In the 20th Century, we preserved the land. In the 21st, let’s restore it.

Collaboration is the Key to Success

By Benjamin Cox, President, Friends of the Forest Preserves

Buy the land, keep it from being developed, mission accomplished. Or so we thought.

Now we know that our forest preserves need our help in order to be healthy. People brought plants and animals to the region from all over the planet for a variety of reasons. What we have learned in the last few decades is that some plants stay put, like many of the plants in our yards, while others are aggressive and invade our natural areas, shading out our native plants.

Native plants provide food and breeding hosts for insects, which other plants rely on for pollination and animals rely on for food. Without the plants, the food chain starts breaking down and the system becomes out of balance.

Add to that the stresses placed on the scattered islands of nature that make up the nearly 70,000 acres of forest preserves in Cook County (put together as one piece it would cover about half of the City of Chicago). These islands have lots of edges allowing entry of invasive species and dirty storm water causing erosion. A lack of predators, such as wolves, that once roamed the region results in an abundance of plant-eaters like deer (not to mention hunting stopped in Cook County in recent years). A lack of fire, which naturally occurred in the region for the first 8,000 to 10,000 years or so after the glaciers left, allows brush to dominate, further pushing the system out of balance.

The mission of the Forest Preserves of Cook County is to preserve natural lands together with their plants and animals for education, pleasure, and recreation. If all we have in the 11 percent of the county (and this is a pretty large county) is vast areas of brush, then the forest preserves might as well be something else. We have to have healthy nature to achieve the mission of nature for people to enjoy.

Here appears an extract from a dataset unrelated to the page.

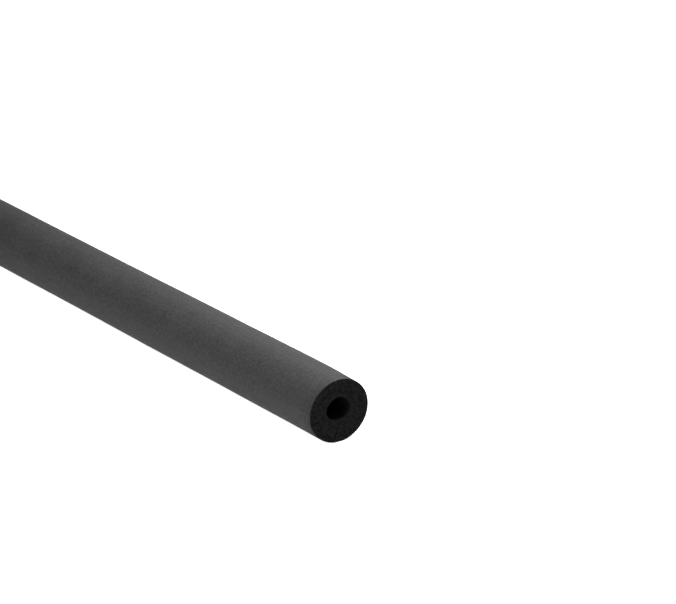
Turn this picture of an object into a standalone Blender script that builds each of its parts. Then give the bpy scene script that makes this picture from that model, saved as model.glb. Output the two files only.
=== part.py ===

So we cut brush and thin trees (fire did this naturally before), herbicide weeds, and reintroduce fire through prescribed burning (many of our plants and trees actually need fire to thrive). We know this works. We have examples throughout the county where the work has helped native plants and animals to return and thrive. And, as a side benefit, these places are more open, feel safer, and offer beautiful views with flowers, trees, and wildlife.

But, we’ve only scratched the surface with a few thousand acres of the preserves in good health. The Next Century Conservation Plan together with the Natural and Cultural Resources Master Plan call for 30,000 acres of the preserves to be of top quality in 25 years.

The good news is that this is a very achievable goal.

But we know that the Forest Preserves of Cook County can’t do it alone. With a staff of 500 and funding constraints that won’t be sufficiently expanding anytime soon, they need help.

To succeed, we must coordinate all of our assets. Volunteers, Forest Preserves staff, partner non-profit organizations, hired contractors, and conservation corps members together with private and other government funders all bring expertise and resources. Improved communication, tracking, and smart mapping are key to helping us work from the same plan, with agreed upon goals and means and methods to measure success, in a coordinated and efficient way.
As discussed at the December 2015 Next Century Conservation Plan workshop at the Chicago Botanic Garden, several partner organizations are working with Forest Preserves staff to carefully coordinate resources in three pilot regions: Calumet, Spring Creek, and Palos. The plan is to learn from these pilot programs and replicate the approach across the Forest Preserves.

We have to be able to demonstrate that we are the winning team. Because everyone wants to be part of the winning team.

And, once we can demonstrate that, many others will want to contribute to achieving our 25-year, 30,000-acre goal to preserve the Preserves for a second century for people to enjoy.